PROBLEM DETAILS
Set down exactly, please, each line from the one containing "# ---- write" through the one containing "for node in", both lines included, and no other line.

━━ DATASET EXCERPT ━━

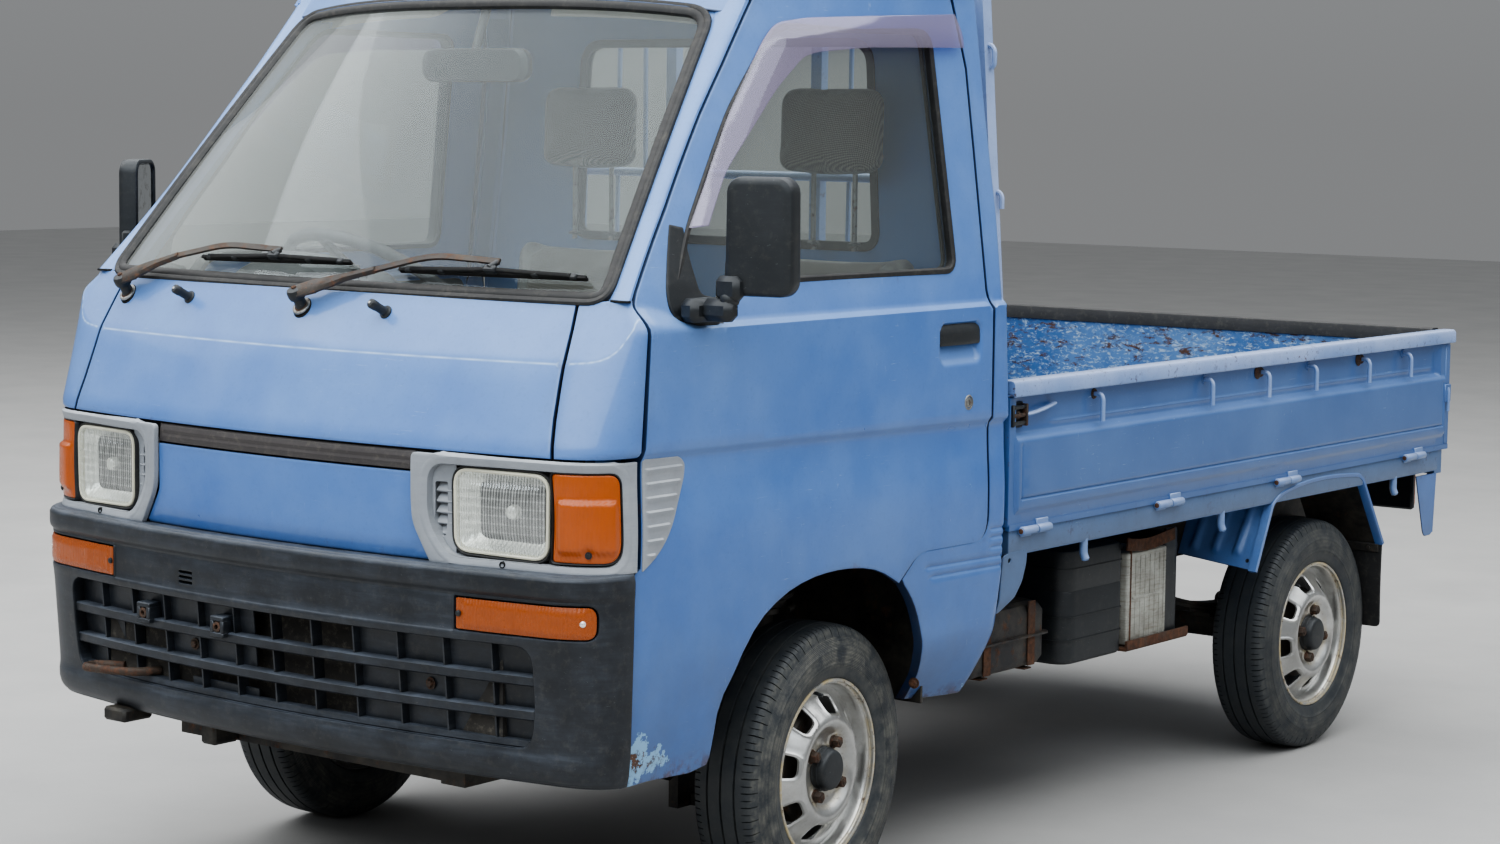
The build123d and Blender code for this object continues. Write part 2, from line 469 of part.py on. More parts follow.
# pockets in the door's front edge, each crossed by a hinge pin
for z in HINGE_DOOR_Z:
    low_outer = low_outer - box(600, 688.5, -640, -526, z - 30, z + 30)
    low_outer = fused(low_outer, cyl((HINGE_DOOR[0], HINGE_DOOR[1], z - 34), (HINGE_DOOR[0], HINGE_DOOR[1], z + 34), 6))
door = fused(low_outer, frame_up)
node("door_left", door)
node("door_right", mirrored(door))
glass = quad_loft([(656, -550), (661, -500), (661, DOOR_Y1), (656, DOOR_Y1)],
                  [(544, -128), (549, -122), (597, 418), (592, 418)], 1094, DOOR_TOP_Z)
glass = glass & side_prism([(-409, 1166), (344, 1166), (334, 1599), (-84.5, 1599)], 500, 720)
node("door_glass_left", glass)
node("door_glass_right", mirrored(glass))

# mirror head turned out for use, on its foot
mirror_foot = fused(box(683.5, 768, -440, -424, 1101, 1144), box(727, 777, -442, -418, 1140, 1180))
mirror_head = fused(Pos(807, -422, 0) * Rot(0, 0, 11.9) * box(-58.25, 58.25, 0, 38, 1150, 1340), mirror_foot)
node("mirror_left", mirror_head)
node("mirror_right", mirrored(mirror_head))

# ---- write -----------------------------------------------------------------------------------------
for name, solids in NODES.items():
    moved = [Pos(0, Y_SHIFT, 0) * s for s in solids]
    shape = moved[0] if len(moved) == 1 else Compound(children=moved)
    export_step(shape, os.path.join("parts", name + ".step"))
print(len(NODES), "nodes")
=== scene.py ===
import bpy
import math
import numpy as np
from mathutils import Vector, Matrix
from mathutils.geometry import delaunay_2d_cdt


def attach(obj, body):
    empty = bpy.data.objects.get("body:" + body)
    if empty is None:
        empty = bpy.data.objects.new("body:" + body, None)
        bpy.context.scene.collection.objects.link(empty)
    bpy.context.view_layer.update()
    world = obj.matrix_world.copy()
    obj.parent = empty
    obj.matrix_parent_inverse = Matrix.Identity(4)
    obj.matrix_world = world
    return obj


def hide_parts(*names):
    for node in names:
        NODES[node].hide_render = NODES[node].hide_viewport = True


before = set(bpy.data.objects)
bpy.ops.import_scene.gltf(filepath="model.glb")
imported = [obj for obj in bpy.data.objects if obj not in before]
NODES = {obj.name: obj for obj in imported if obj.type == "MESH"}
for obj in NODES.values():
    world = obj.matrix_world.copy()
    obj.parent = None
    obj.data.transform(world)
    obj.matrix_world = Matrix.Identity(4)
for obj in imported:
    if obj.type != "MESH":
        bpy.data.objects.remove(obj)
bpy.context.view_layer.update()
RNG = np.random.default_rng(7)

# Lengths in this script are millimetres with y = 0 at the front axle, x to the
# vehicle's left, y to the rear and z up. They become metres in the shared frame here.
YS = -872.5


def metres(P):
    P = np.array(P, float).reshape(-1, 3)
    P[:, 1] += YS
    return P * 0.001


# =============================================================================
# materials
# =============================================================================
def srgb(r, g, b):
    f = lambda c: (c / 255 / 12.92) if c / 255 <= 0.04045 else ((c / 255 + 0.055) / 1.055) ** 2.4
    return (f(r), f(g), f(b), 1.0)


class Mat:
    """A node material and short names for the nodes that it is made of."""

    def __init__(s, name):
        s.m = bpy.data.materials.new(name)
        s.m.use_nodes = True
        s.t = s.m.node_tree
        s.b = s.t.nodes["Principled BSDF"]
        s.co = s.new("ShaderNodeTexCoord").outputs["Object"]
        s.geo = s.new("ShaderNodeNewGeometry")

    def new(s, kind, **kw):
        n = s.t.nodes.new(kind)
        for k, v in kw.items():
            setattr(n, k, v)
        return n

    def put(s, sock, val):
        if isinstance(val, bpy.types.NodeSocket):
            s.t.links.new(val, sock)
        else:
            sock.default_value = val

    def noise(s, scale, detail=4, rough=0.55, vec=None, dist=0.0, stretch=None):
        n = s.new("ShaderNodeTexNoise")
        v = vec or s.co
        if stretch:
            v = s.vscale(v, stretch)
        s.put(n.inputs["Vector"], v)
        n.inputs["Scale"].default_value = scale
        n.inputs["Detail"].default_value = detail
        n.inputs["Roughness"].default_value = rough
        n.inputs["Distortion"].default_value = dist
        return n.outputs["Fac"]

    def voronoi(s, scale, feature="F1", stretch=None):
        n = s.new("ShaderNodeTexVoronoi", feature=feature)
        s.put(n.inputs["Vector"], s.vscale(s.co, stretch) if stretch else s.co)
        n.inputs["Scale"].default_value = scale
        return n.outputs["Distance"]

    def wave(s, scale, axis="X", dist=0.0, profile="SIN", vec=None):
        n = s.new("ShaderNodeTexWave", wave_type="BANDS", bands_direction=axis, wave_profile=profile)
        s.put(n.inputs["Vector"], vec or s.co)
        n.inputs["Scale"].default_value = scale
        n.inputs["Distortion"].default_value = dist
        return n.outputs["Fac"]

    def vscale(s, v, k):
        n = s.new("ShaderNodeVectorMath", operation="MULTIPLY")
        s.put(n.inputs[0], v)
        n.inputs[1].default_value = k
        return n.outputs[0]

    def math(s, op, a, b=0.0, c=None, clamp=False):
        n = s.new("ShaderNodeMath", operation=op, use_clamp=clamp)
        s.put(n.inputs[0], a)
        s.put(n.inputs[1], b)
        if c is not None:
            s.put(n.inputs[2], c)
        return n.outputs[0]

    def ramp(s, fac, *stops):
        """(position, value or colour) stops."""
        n = s.new("ShaderNodeValToRGB")
        s.put(n.inputs[0], fac)
        e = n.color_ramp.elements
        while len(e) < len(stops):
            e.new(0.5)
        for el, (p, c) in zip(e, stops):
            el.position = p
            el.color = c if isinstance(c, tuple) else (c, c, c, 1)
        return n.outputs[0]

    def span(s, val, lo, hi, a=0.0, b=1.0):
        n = s.new("ShaderNodeMapRange", clamp=True)
        s.put(n.inputs["Value"], val)
        n.inputs["From Min"].default_value = lo
        n.inputs["From Max"].default_value = hi
        n.inputs["To Min"].default_value = a
        n.inputs["To Max"].default_value = b
        return n.outputs[0]

    def mix(s, fac, a, b, mode="MIX"):
        n = s.new("ShaderNodeMix", data_type="RGBA", blend_type=mode)
        s.put(n.inputs[0], fac)
        s.put(n.inputs[6], a)
        s.put(n.inputs[7], b)
        return n.outputs[2]

    def xyz(s, v=None):
        n = s.new("ShaderNodeSeparateXYZ")
        s.put(n.inputs[0], v or s.co)
        return n.outputs

    def up(s, lo=0.2, hi=0.95):
        return s.span(s.xyz(s.geo.outputs["Normal"])[2], lo, hi)

    def attr(s, name):
        n = s.new("ShaderNodeAttribute", attribute_name=name)
        return n.outputs["Fac"]

    def spot(s, x, y, z, r, soft=0.5):
        """1 inside a ball round a place given in mm, falling to 0 at r mm."""
        n = s.new("ShaderNodeVectorMath", operation="DISTANCE")
        s.put(n.inputs[0], s.co)
        n.inputs[1].default_value = (x / 1000, (y + YS) / 1000, z / 1000)
        return s.span(n.outputs["Value"], r / 1000 * soft, r / 1000, 1.0, 0.0)

    def bump(s, *pairs):
        """(height, strength, distance in metres) from fine to coarse."""
        prev = None
        for h, st, d in pairs:
            n = s.new("ShaderNodeBump")
            s.put(n.inputs["Height"], h)
            n.inputs["Strength"].default_value = st
            n.inputs["Distance"].default_value = d
            if prev is not None:
                s.put(n.inputs["Normal"], prev)
            prev = n.outputs[0]
        s.put(s.b.inputs["Normal"], prev)

    def done(s, color=None, rough=None, metal=None, **kw):
        if color is not None:
            s.put(s.b.inputs["Base Color"], color)
        if rough is not None:
            s.put(s.b.inputs["Roughness"], rough)
        if metal is not None:
            s.put(s.b.inputs["Metallic"], metal)
        for k, v in kw.items():
            s.put(s.b.inputs[k.replace("_", " ")], v)
        return s.m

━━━

EXERCISE SOLUTION
# ---- write -----------------------------------------------------------------------------------------
for name, solids in NODES.items():
    moved = [Pos(0, Y_SHIFT, 0) * s for s in solids]
    shape = moved[0] if len(moved) == 1 else Compound(children=moved)
    export_step(shape, os.path.join("parts", name + ".step"))
print(len(NODES), "nodes")
=== scene.py ===
import bpy
import math
import numpy as np
from mathutils import Vector, Matrix
from mathutils.geometry import delaunay_2d_cdt


def attach(obj, body):
    empty = bpy.data.objects.get("body:" + body)
    if empty is None:
        empty = bpy.data.objects.new("body:" + body, None)
        bpy.context.scene.collection.objects.link(empty)
    bpy.context.view_layer.update()
    world = obj.matrix_world.copy()
    obj.parent = empty
    obj.matrix_parent_inverse = Matrix.Identity(4)
    obj.matrix_world = world
    return obj


def hide_parts(*names):
    for node in names:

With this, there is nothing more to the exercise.